Guided NMPC for inducing learned control policy behaviors

Barbara Barros Carlos

Robotics Lab, Sapienza Università di Roma, Italy

Tuesday, May 21, 2019, 11:00 - 12:30

Building 102 - SR 01-012

Reinforcement Learning (RL) is a section of machine learning in which agents try to maximize their cumulative reward given the current state by taking a sequence of actions. On the other hand, nonlinear model predictive control (NMPC) is a model-based control method that seeks to solve at each time step
an optimal control problem while minimizing a cost function over a prediction horizon.
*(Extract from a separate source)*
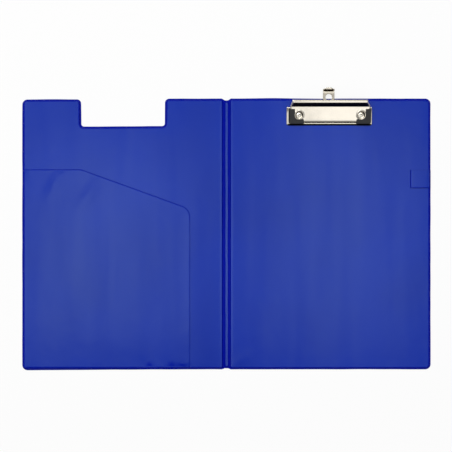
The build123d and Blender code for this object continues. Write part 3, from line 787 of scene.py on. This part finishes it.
def makeLever():
    v = lever
    line = leverLine()
    lengths = lengthsAlong(line)
    end = lengths[-1]
    atDrop = lambda drop: min(((abs(d - drop), s) for (d, z), s in zip(line, lengths) if z > v["lipFoot"] + 1))[1]
    waist, narrow = atDrop(9.6), atDrop(7.2)
    footLength = next(s for (d, z), s in zip(line, lengths) if d < v["rivetDrop"])
    footDrop = next(d for (d, z) in line if d < v["rivetDrop"])
    rivetLength = footLength - (v["rivetDrop"] - footDrop) / math.cos(math.radians(clip["slope"]))
    half, tip, aside = v["half"], v["tipHalf"], v["tipShift"]
    corners = [(-half, 0, 0.8), (half, 0, 0.8), (half, waist, 2.0), (tip + aside, narrow, 2.0),
               (tip + aside, end, 1.5), (aside - tip, end, 1.5), (aside - tip, narrow, 2.0), (-half, waist, 2.0)]

    def share(s):
        return min(1.0, max(0.0, (s - waist) / (narrow - waist)))

    def halfAt(s):
        return half + (tip - half) * share(s)

    def middleAt(s):
        return aside * share(s)

    def lift(x, s):
        # edges rolled over, raised rings round the holes, and the slight waves of pressed sheet
        rolled = rolledEdge(v["edge"], halfAt(s) - abs(x - middleAt(s)))
        away = math.hypot(abs(x) - v["rivetX"], s - rivetLength)
        ring = v["ringRise"] * (1 - smoothStep(v["ring"] - 0.7, v["ring"], away))
        ring *= smoothStep(v["hole"] - 0.5, v["hole"] + 0.35, away)
        waves = 0.05 * wave(x, s, 17, 31) + 0.12 * wave(x, s, 40, 32)
        return rolled + ring + waves * smoothStep(0, 3, s) * (1 - smoothStep(waist - 8, waist - 1, s))

    rings = [v["hole"] + out for out in (0, 0.12, 0.3)]
    rings += [v["ring"] + out for out in (-0.75, -0.55, -0.38, -0.2, 0, 0.3)]
    holes = [(side * v["rivetX"], rivetLength, rings) for side in (-1, 1)]
    loop = roundedLoop(corners, 1.6)
    return sheetOnLine("lever_plate", line, loop, holes, halfAt, lift, clip["sheet"], platedSteel, 2.2,
                       middleAt=middleAt)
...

To tackle the problem of model inaccuracy while performing a task and increase the performance on the real system, an approach that combines control theory and RL is proposed. This approach addresses a real-time optimization problem whereby the trajectory of the optimization problem is adapted rather than the model. In this talk, the Pendubot, a two-link, underactuated robotic arm, is used as a benchmark to perform a swing-up task.
In the control design phase, the proposed NMPC is responsible for making emerge different learned policy behaviors in the swing-up phase through the enlargement or reduction  of the constraints. In the offline learning phase, a behavioral training is done. Then the learned policy is invoked at runtime to generate trajectories within the NMPC prediction horizon, making the desired behavior emerge. Thus, this approach guarantees constraint satisfaction under parametric uncertainty. The complete scheme is tested in real-time on an experimental setup and runs in the millisecond range.